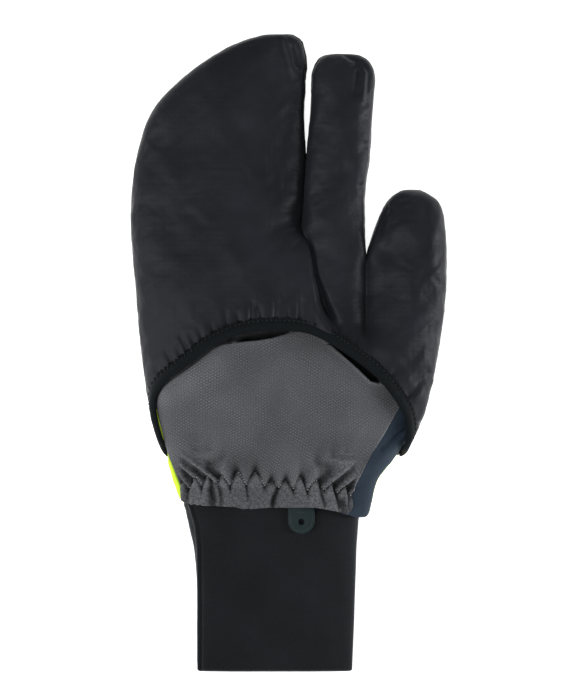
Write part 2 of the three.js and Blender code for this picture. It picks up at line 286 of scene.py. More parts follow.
def keepInside(points, skin, clearance):  # points closer to a skin than their clearance are pushed in
    for k in np.nonzero(clearance > 0)[0]:
        found, normal = nearestOn(skin, points[k])
        over = (points[k] - found) @ normal + clearance[k]
        if over > 0:
            points[k] -= normal * over
        top = topOf(skin, *points[k, :2])
        if top and points[k, 2] > body["seamHeight"]:
            points[k, 2] = min(points[k, 2], top[0][2] - clearance[k])
    return points


# Stitches: small spindles laid end to end along a thread
stitch = {"length": 1.15, "width": 0.42, "height": 0.3}


def sew(name, places, turned=0.0, size=stitch):  # places are (point, direction, normal)
    bm = bmesh.new()
    for point, direction, normal in places:
        along = Vector(direction).normalized()
        side = Vector(normal).normalized().cross(along).normalized()
        up = along.cross(side)
        turn = Matrix((along, side, up)).transposed().to_4x4() @ Matrix.Rotation(turned, 4, "Z")
        scale = Matrix.Diagonal((size["length"] / 2, size["width"] / 2, size["height"] / 2, 1))
        middle = Matrix.Translation(Vector((np.asarray(point) + shift)))
        bmesh.ops.create_icosphere(bm, subdivisions=1, radius=1, matrix=middle @ turn @ scale)
    bmesh.ops.scale(bm, vec=(mm, mm, mm), verts=bm.verts)
    return newPiece(name, toMesh(bm, name))


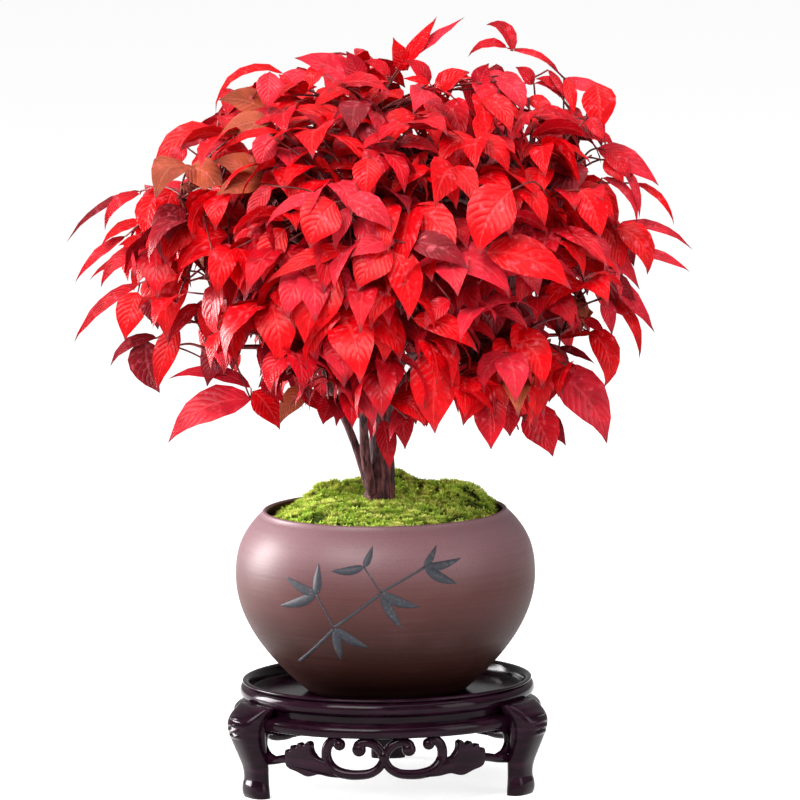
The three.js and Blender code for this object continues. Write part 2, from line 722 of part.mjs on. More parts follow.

• TASK BRIEF: Give back all the data exactly as written.

• EXERCISE RESULT:
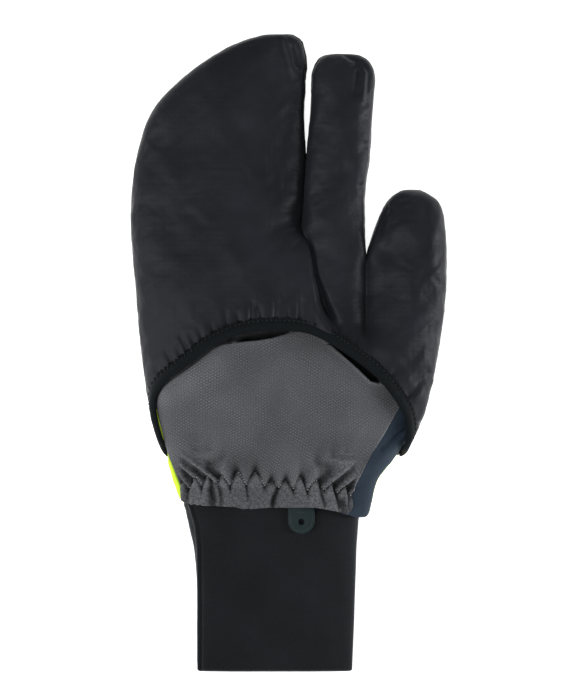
Write part 2 of the three.js and Blender code for this picture. It picks up at line 286 of scene.py. More parts follow.
def keepInside(points, skin, clearance):  # points closer to a skin than their clearance are pushed in
    for k in np.nonzero(clearance > 0)[0]:
        found, normal = nearestOn(skin, points[k])
        over = (points[k] - found) @ normal + clearance[k]
        if over > 0:
            points[k] -= normal * over
        top = topOf(skin, *points[k, :2])
        if top and points[k, 2] > body["seamHeight"]:
            points[k, 2] = min(points[k, 2], top[0][2] - clearance[k])
    return points


# Stitches: small spindles laid end to end along a thread
stitch = {"length": 1.15, "width": 0.42, "height": 0.3}


def sew(name, places, turned=0.0, size=stitch):  # places are (point, direction, normal)
    bm = bmesh.new()
    for point, direction, normal in places:
        along = Vector(direction).normalized()
        side = Vector(normal).normalized().cross(along).normalized()
        up = along.cross(side)
        turn = Matrix((along, side, up)).transposed().to_4x4() @ Matrix.Rotation(turned, 4, "Z")
        scale = Matrix.Diagonal((size["length"] / 2, size["width"] / 2, size["height"] / 2, 1))
        middle = Matrix.Translation(Vector((np.asarray(point) + shift)))
        bmesh.ops.create_icosphere(bm, subdivisions=1, radius=1, matrix=middle @ turn @ scale)
    bmesh.ops.scale(bm, vec=(mm, mm, mm), verts=bm.verts)
    return newPiece(name, toMesh(bm, name))


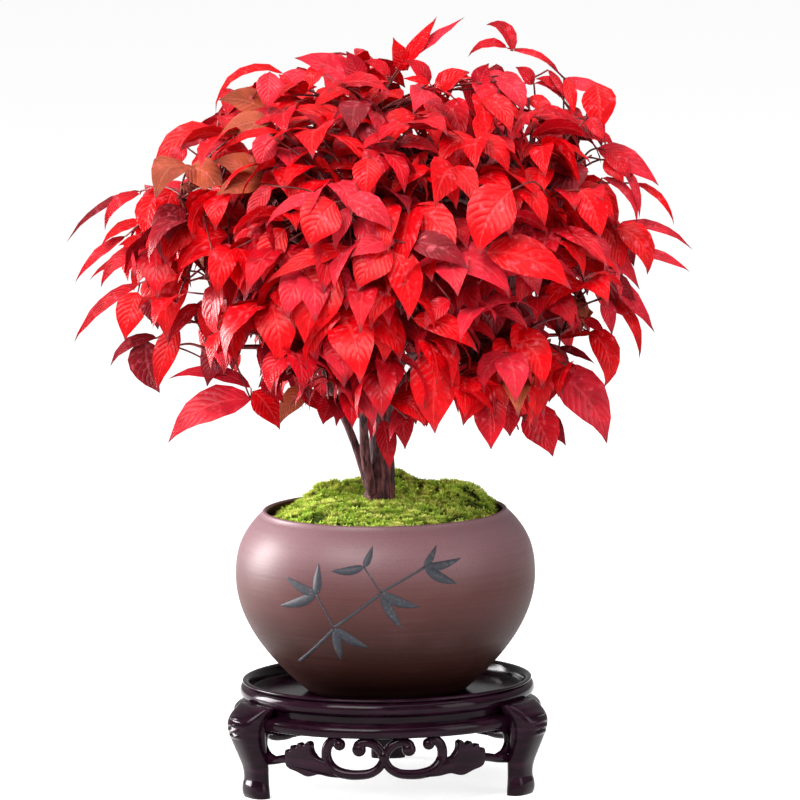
The three.js and Blender code for this object continues. Write part 2, from line 722 of part.mjs on. More parts follow.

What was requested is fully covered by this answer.